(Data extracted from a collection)
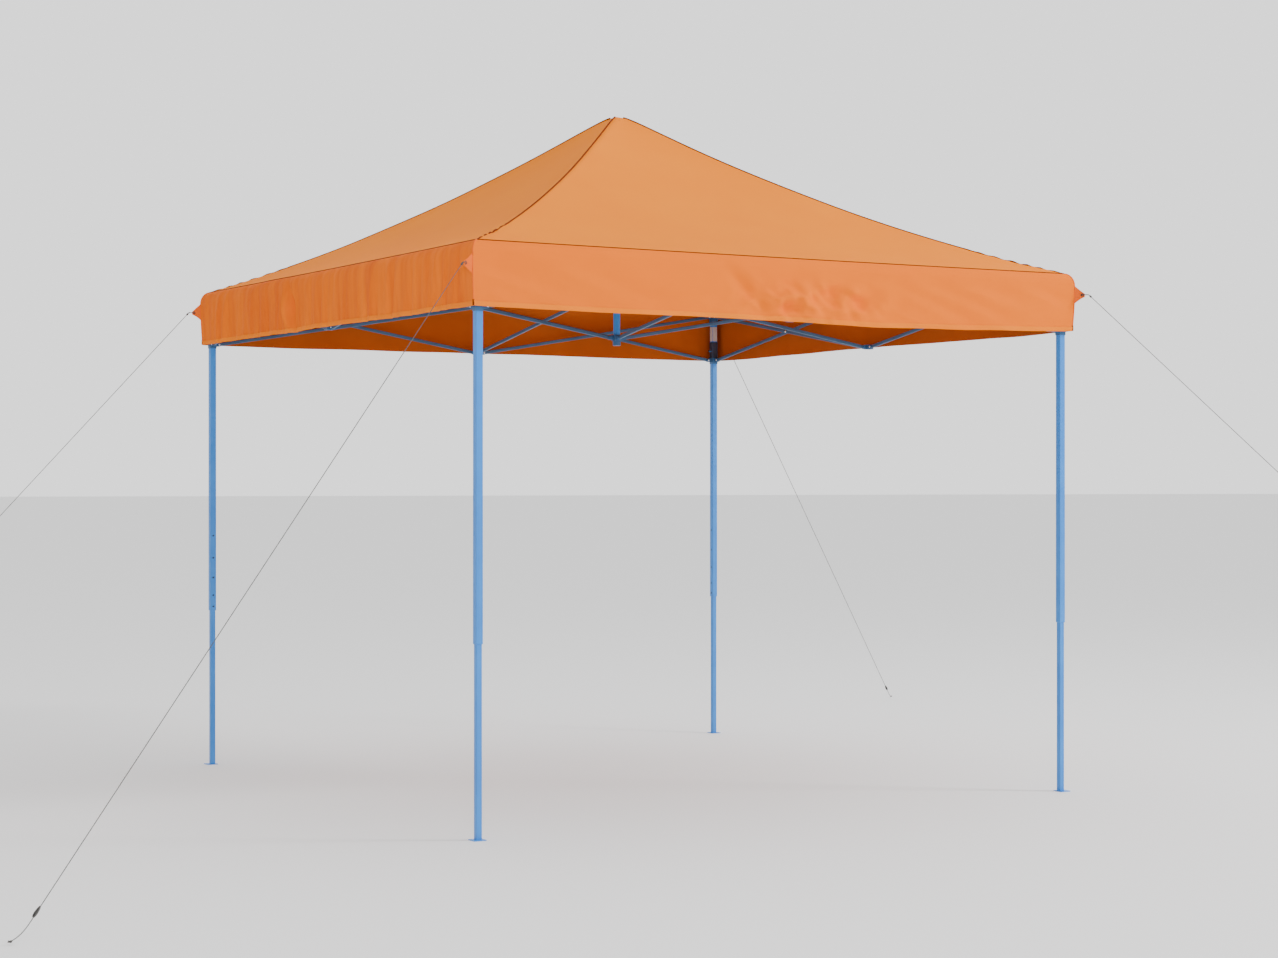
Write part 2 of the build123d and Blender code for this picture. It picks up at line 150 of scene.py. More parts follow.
def painted(name, light, dark, rough=0.38):
    """Powder paint: faint orange peel, and scuffs that change how much it shines."""
    m, nt, b = material(name, light, rough)
    coord = mottled(nt, b, light, dark, 9.0)
    peel = add(nt, "ShaderNodeTexNoise", Scale=420.0, Detail=2.0)
    nt.links.new(coord.outputs["Object"], peel.inputs["Vector"])
    bumped(nt, b, peel.outputs["Fac"], 0.25, 0.0004)
    scuff = add(nt, "ShaderNodeTexNoise", Scale=60.0, Detail=8.0)
    spread = add(nt, "ShaderNodeMapRange")
    spread.inputs["To Min"].default_value = rough - 0.08
    spread.inputs["To Max"].default_value = rough + 0.2
    nt.links.new(coord.outputs["Object"], scuff.inputs["Vector"])
    nt.links.new(scuff.outputs["Fac"], spread.inputs["Value"])
    nt.links.new(spread.outputs["Result"], b.inputs["Roughness"])
    b.inputs["Specular IOR Level"].default_value = 0.35
    b.inputs["Coat Weight"].default_value = 0.08
    b.inputs["Coat Roughness"].default_value = 0.2
    return m


def plastic(name, light, dark, rough=0.55):
    m, nt, b = material(name, light, rough)
    coord = mottled(nt, b, light, dark, 14.0)
    grain = add(nt, "ShaderNodeTexNoise", Scale=900.0, Detail=3.0)
    nt.links.new(coord.outputs["Object"], grain.inputs["Vector"])
    bumped(nt, b, grain.outputs["Fac"], 0.3, 0.0003)
    return m


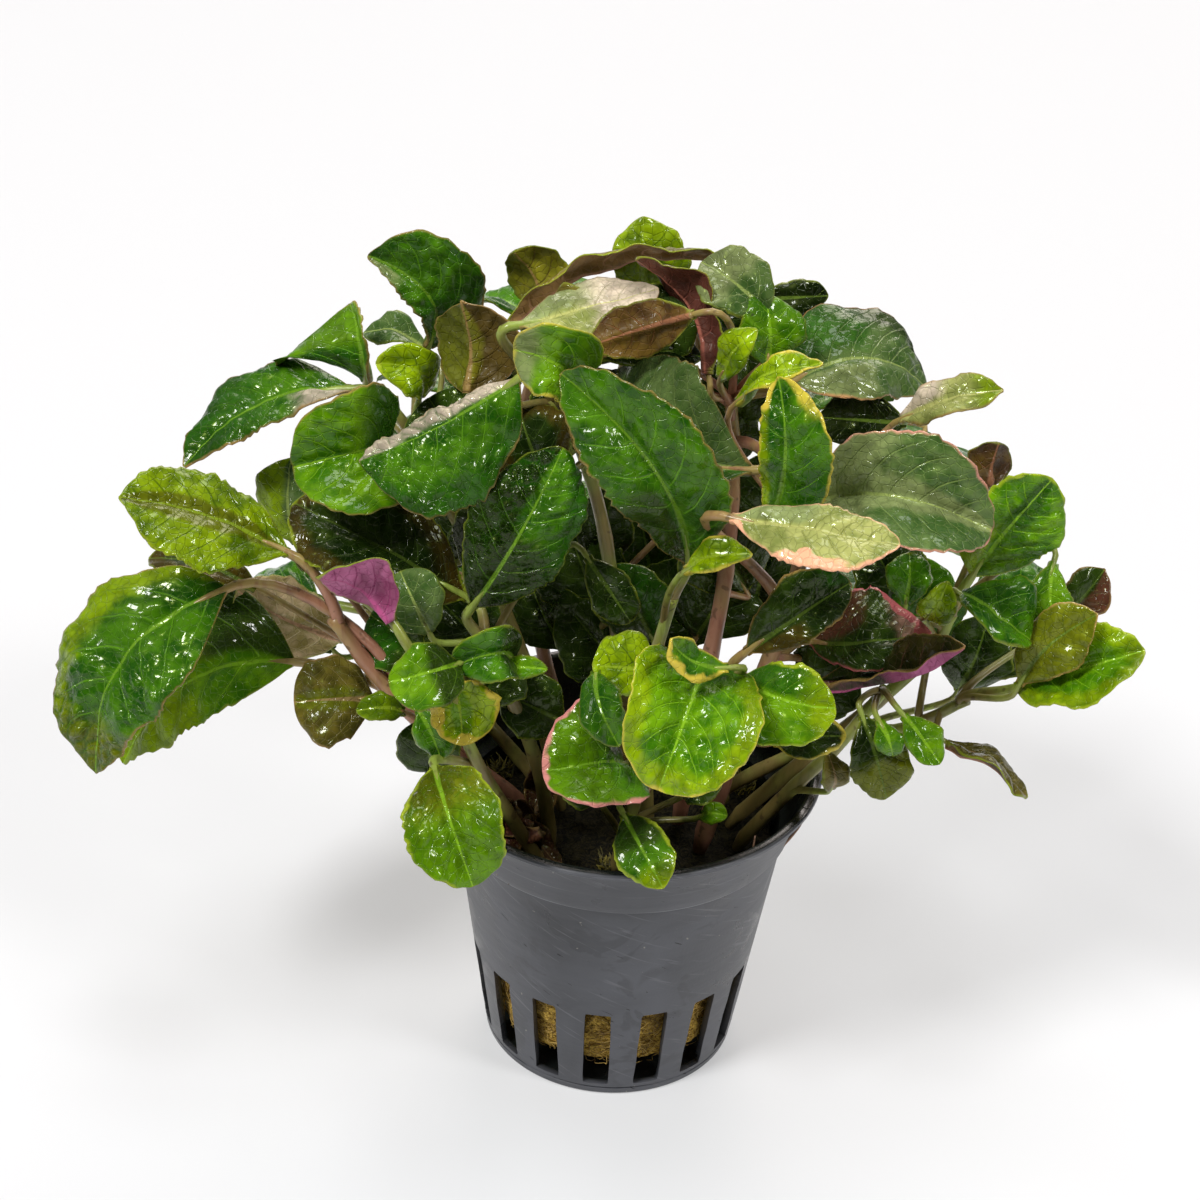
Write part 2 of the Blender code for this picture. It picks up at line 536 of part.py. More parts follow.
def make_shoot(name, parts, cutters):
    """A stem with its stalks and small leaves grown together into one piece."""
    points = [Vector(point) for point in STEMS[name]]
    taper = [STEM_RADIUS * (1 - STEM_TAPER * i / (len(points) - 1)) for i in range(len(points))]
    material = make_material(name, COLOURS["stem"], STEM_ROUGHNESS)
    stem = make_tube(name, points, taper, STEM_SIDES, parts, material)
    grown = bpy.data.collections.new(name + "_growth")
    cutters.children.link(grown)
    for leaf_name, row in LEAVES.items():
        if row["shoot"] != name:
            continue
        start = stem_point(points, min(row["along"], HIGHEST_STALK))
        radius = STALK_RADIUS if row["solo"] else SMALL_STALK_RADIUS
        radii = [radius * share for share in STALK_TAPER]
        stalk = make_tube(leaf_name + "_stalk", stalk_points(start, row), radii, STALK_SIDES, grown)
        make_cutter(stalk)
        if not row["solo"]:
            make_cutter(make_blade(leaf_name, row, SMALL_ROWS, SMALL_COLUMNS, grown))
    join = stem.modifiers.new("growth", "BOOLEAN")
    join.operation = "UNION"
    join.operand_type = "COLLECTION"
    join.collection = grown
    return stem


def main():
    clear_scene()
    parts = new_collection("potted_mini_cardinal_flower")
    cutters = new_collection("cutters")
    make_pot(parts, cutters)
    make_plug(parts)
    for name in STEMS:
        make_shoot(name, parts, cutters)
    for name, row in LEAVES.items():
        if row["solo"]:
            material = make_material(name, COLOURS[row["colour"]], BLADE_ROUGHNESS)
            columns = BROAD_COLUMNS if row["width"] >= BROAD_BLADE else NARROW_COLUMNS
            make_blade(name, row, BLADE_ROWS, columns, parts, material)


main()
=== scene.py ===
# %% [markdown]
# A nursery pot of mini cardinal flower stands on a pale table: a slotted plastic pot, a wet plug of
# mineral wool, a dozen and more leaning shoots, and over a hundred small glossy leaves. The packed
# model already holds all of it at its true size, as plain solids. This lesson gives each solid its
# real surface. It could be done by painting the solids, but flat blades of four faces would still
# look like card, so every stem and leaf is made again, finely, on the same lines as its solid.

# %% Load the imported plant
import math
import bmesh
import bpy
import numpy as np
from mathutils import Matrix, Vector


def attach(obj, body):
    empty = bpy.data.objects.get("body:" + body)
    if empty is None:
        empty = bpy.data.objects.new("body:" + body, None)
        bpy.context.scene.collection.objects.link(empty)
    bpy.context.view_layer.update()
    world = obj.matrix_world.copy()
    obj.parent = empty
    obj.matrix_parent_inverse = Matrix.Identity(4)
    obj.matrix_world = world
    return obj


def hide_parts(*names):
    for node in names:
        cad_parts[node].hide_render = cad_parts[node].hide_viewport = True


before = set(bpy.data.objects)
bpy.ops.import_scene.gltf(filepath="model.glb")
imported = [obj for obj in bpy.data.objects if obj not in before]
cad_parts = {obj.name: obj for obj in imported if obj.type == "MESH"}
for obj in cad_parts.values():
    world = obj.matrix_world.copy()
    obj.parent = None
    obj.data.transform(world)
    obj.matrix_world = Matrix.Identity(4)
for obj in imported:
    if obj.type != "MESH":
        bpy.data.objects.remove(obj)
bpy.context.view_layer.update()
MM = 0.001

# %% [markdown]
# The picture was taken from above the rim, with a long lens a third of a metre away. The rim of the
# pot is a circle, and how flat its ellipse looks in the picture gives the camera's dip. The camera is
# set from three angles instead of being aimed at a target, because the pot stands a little askew in
# the frame, and a roll is easier to read as an angle.

# %% Camera
CAMERA_PLACE = (0.0, -280.0, 240.6)
CAMERA_TURN = -0.86
CAMERA_DIP = 31.48
CAMERA_ROLL = 2.95
LENS = 75.69


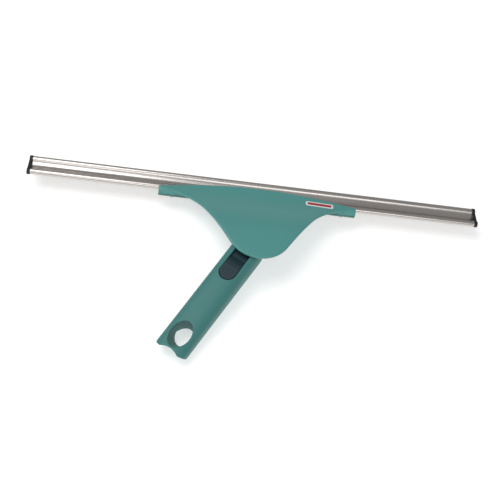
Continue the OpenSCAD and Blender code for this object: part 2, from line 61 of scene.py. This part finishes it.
# ---- sizes in millimetres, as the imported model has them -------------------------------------

rail_half = 197.0
bead = (50.3, -7.4, 2.6)
nose = (65.4, -9.0, 3.2)
hollow_r = 7.0
web_t = 1.3
leg_len = 8.0
lip_lean = math.radians(20)

hub_r = 27.6
flank_a = math.radians(33)
flank_run = 42.0
sweep_r = 58.0
wing_w = 87.0
front_y = 58.8
tip_y = 48.3
hub_top = 10.9
front_top = -4.4
hub_crown = 0.5
skin_t = 2.2

handle_len = 129.0
mouth_s = 14.0
handle_w = 27.0
mouth_h = 12.1
heel_h = 8.8
heel_s = 125.0
heel_slant = math.radians(29)
hole_slant = math.radians(6)
scoop_r = 14.0
scoop_d = 2.6
hole_half_w = 8.3
hole_half_l = 12.3
hole_back = 17.2
socket_half = 8.7
socket_end = 59.0
socket_low = -7.2
socket_top = 3.2
slot_r = 7.25
slot_end = 53.4
slot_shelf = 5.0
latch_room_end = 41.0
knuckle_room_r = 13.6
knuckle_room_low = -7.8
fan_room_low = 8.2


# ---- materials ------------------------------------------------------------------------------

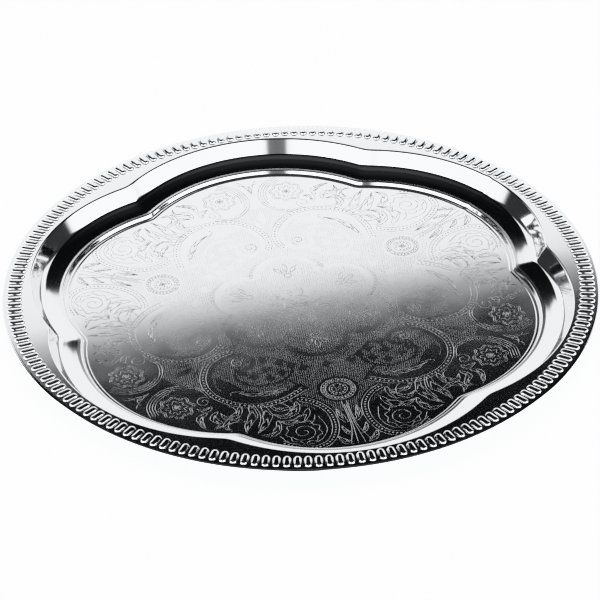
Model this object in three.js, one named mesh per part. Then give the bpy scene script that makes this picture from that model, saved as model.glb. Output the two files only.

## Your task
The line containing "for leaf_name, row" opens the part, and the line containing "obj.parent = empty" closes it. Output that part exactly, with both, and only that.

## Reply to the exercise
    for leaf_name, row in LEAVES.items():
        if row["shoot"] != name:
            continue
        start = stem_point(points, min(row["along"], HIGHEST_STALK))
        radius = STALK_RADIUS if row["solo"] else SMALL_STALK_RADIUS
        radii = [radius * share for share in STALK_TAPER]
        stalk = make_tube(leaf_name + "_stalk", stalk_points(start, row), radii, STALK_SIDES, grown)
        make_cutter(stalk)
        if not row["solo"]:
            make_cutter(make_blade(leaf_name, row, SMALL_ROWS, SMALL_COLUMNS, grown))
    join = stem.modifiers.new("growth", "BOOLEAN")
    join.operation = "UNION"
    join.operand_type = "COLLECTION"
    join.collection = grown
    return stem


def main():
    clear_scene()
    parts = new_collection("potted_mini_cardinal_flower")
    cutters = new_collection("cutters")
    make_pot(parts, cutters)
    make_plug(parts)
    for name in STEMS:
        make_shoot(name, parts, cutters)
    for name, row in LEAVES.items():
        if row["solo"]:
            material = make_material(name, COLOURS[row["colour"]], BLADE_ROUGHNESS)
            columns = BROAD_COLUMNS if row["width"] >= BROAD_BLADE else NARROW_COLUMNS
            make_blade(name, row, BLADE_ROWS, columns, parts, material)


main()
=== scene.py ===
# %% [markdown]
# A nursery pot of mini cardinal flower stands on a pale table: a slotted plastic pot, a wet plug of
# mineral wool, a dozen and more leaning shoots, and over a hundred small glossy leaves. The packed
# model already holds all of it at its true size, as plain solids. This lesson gives each solid its
# real surface. It could be done by painting the solids, but flat blades of four faces would still
# look like card, so every stem and leaf is made again, finely, on the same lines as its solid.

# %% Load the imported plant
import math
import bmesh
import bpy
import numpy as np
from mathutils import Matrix, Vector


def attach(obj, body):
    empty = bpy.data.objects.get("body:" + body)
    if empty is None:
        empty = bpy.data.objects.new("body:" + body, None)
        bpy.context.scene.collection.objects.link(empty)
    bpy.context.view_layer.update()
    world = obj.matrix_world.copy()
    obj.parent = empty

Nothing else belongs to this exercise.